English colonists took these posset-style drinks to North America, where an abundance of eggs and dairy, as well as access to Caribbean rum, saw the development of a chilled, punch-like adaptation that turned into the eggnog we now link with winter holidays.

By the eighteenth and nineteenth centuries, eggnog was firmly established as a celebratory drink, with lots of regional variations and spin-offs such as the Tom & Jerry, a warm cocktail of whipped eggs, sugar, and spices mixed with hot milk and brandy, which became popular in the US as a sort of ‘eggnog plus’ for Christmas get-togethers. 

The cocktail’s strange name is most often attributed to British boxing journalist Pierce Egan who created the drink in the 1820s as a novel way to publicise his book ‘Life in London, or The Day and Night Scenes of Jerry Hawthorn Esq. and his Elegant Friend Corinthian Tom’.

The cartoon came more than a century later!

Eggnog Around the World

The traditional eggnog recipe has festive cousins all over the world. In Latin America, Puerto Rican coquito sometimes swaps eggs for coconut cream and milk, then adds rum. Mexico’s rompope uses egg yolks, milk, sugar, cinnamon, vanilla, and rum, and sometimes ground almonds. Colombia’s sabajón and Venezuela’s ponche crema use condensed milk and local spirits including aguardiente to create thick, dessert-like holiday sippers.

The Europeans have their own takes on eggnog. Dutch advocaat and German Eierlikör are both thick, spoonable egg liqueurs made with egg yolks, sugar, and brandy or similar spirits. In Scotland, Auld Man’s Milk is a traditional boozy version of eggnog made with eggs, sugar, milk (or cream), and a generous amount of whisky, often garnished with nutmeg and served as a warming dram, especially around Hogmanay (New Year).

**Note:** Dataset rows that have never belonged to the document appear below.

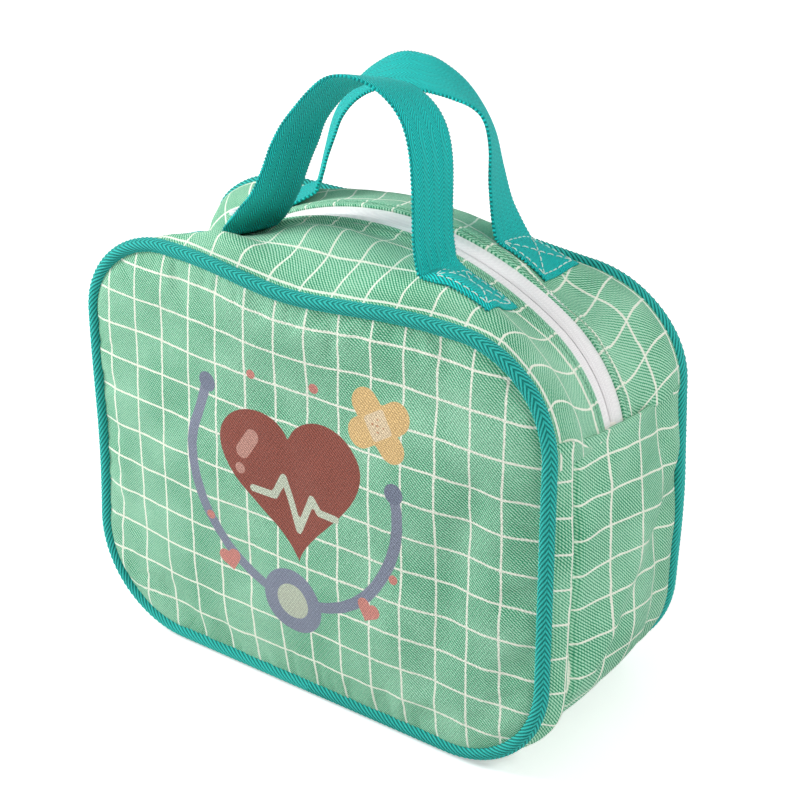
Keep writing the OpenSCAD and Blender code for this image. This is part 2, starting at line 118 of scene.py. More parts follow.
def bell(x, middle, width):
    return np.exp(-((np.asarray(x, float) - middle) / width) ** 2)


def xyz(x, y, z):
    """Points from three arrays or numbers, side by side in the last axis."""
    return np.stack(np.broadcast_arrays(x, y, z), -1)


def place(name, data):
    o = bpy.data.objects.new(name, data)
    bpy.context.scene.collection.objects.link(o)
    return o


def make_mesh(name, points_mm, faces, uv=None, corner_uv=None):
    """A mesh object; its cloth map, in mm, is given for each point or for each corner of a face."""
    mesh = bpy.data.meshes.new(name)
    mesh.from_pydata((np.asarray(points_mm) / 1000).tolist(), [], faces)
    if uv is not None:
        loops = np.zeros(len(mesh.loops), np.int32)
        mesh.loops.foreach_get("vertex_index", loops)
        corner_uv = np.asarray(uv)[loops]
    if corner_uv is not None:
        layer = mesh.uv_layers.new(name="Cloth")
        layer.data.foreach_set("uv", (np.asarray(corner_uv) / 1000).astype(np.float32).ravel())
    mesh.update()
    return place(name, mesh)


def grid_faces(n, m, start=0, flip=False):
    faces = []
    for i in range(n - 1):
        for j in range(m - 1):
            a, b = start + i * m + j, start + (i + 1) * m + j
            quad = (a, b, b + 1, a + 1)
            faces.append(quad[::-1] if flip else quad)
    return faces


def outward(o):
    """Turns the faces of a closed mesh outwards."""
    bm = bmesh.new()
    bm.from_mesh(o.data)
    bmesh.ops.recalc_face_normals(bm, faces=bm.faces)
    if bm.calc_volume(signed=True) < 0:
        bmesh.ops.reverse_faces(bm, faces=bm.faces)
    bm.to_mesh(o.data)
    bm.free()
    o.data.polygons.foreach_set("use_smooth", [True] * len(o.data.polygons))
    return o


def shell(name, outer, inner, uv):
    """Closed piece of cloth between two grids of points, n x m x 3."""
    n, m = outer.shape[:2]
    points = np.concatenate([outer.reshape(-1, 3), inner.reshape(-1, 3)])
    faces = grid_faces(n, m) + grid_faces(n, m, n * m, flip=True)
    rim = [(i, 0) for i in range(n)] + [(n - 1, j) for j in range(1, m)] \
        + [(i, m - 1) for i in range(n - 2, -1, -1)] + [(0, j) for j in range(m - 2, 0, -1)]
    ids = [i * m + j for i, j in rim]
    for a, b in zip(ids, ids[1:] + ids[:1]):
        faces.append((b, a, a + n * m, b + n * m))
    both = np.concatenate([uv.reshape(-1, 2), uv.reshape(-1, 2)])
    return outward(make_mesh(name, points, faces, both))


def ripples(points, size, height, seed):
    """Soft uneven height over points in mm, the same on every run."""
    flat = points.reshape(-1, 3)
    values = [noise.noise(Vector((p[0] / size + seed, p[1] / size, p[2] / size))) for p in flat]
    return height * np.array(values).reshape(points.shape[:-1])


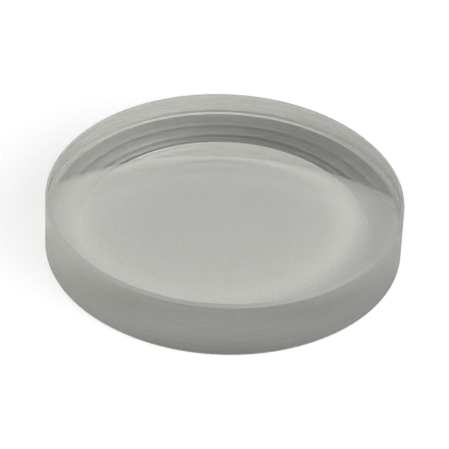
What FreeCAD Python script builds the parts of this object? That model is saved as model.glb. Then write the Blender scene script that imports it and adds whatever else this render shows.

In Japan, tamagozake blends hot sake with egg and sugar as a cosy cold-season drink, while Chile’s cola de mono is slightly different, with milk, sugar, coffee, spices, and aguardiente or pisco for a lighter, coffee-scented Christmassy cocktail.

Eggnog Recipes

Pioneer Woman Ree Drummond’s eggnog recipe is absolutely delicious, and if you’re looking for tasty takes on this Christmas classic, how about eggnog shortbread cookies, a wonderful gingerbread souffle with eggnog custard, or a devilishly decadent eggnog-pannetone bread pudding! Have an egg-cellent Christmas!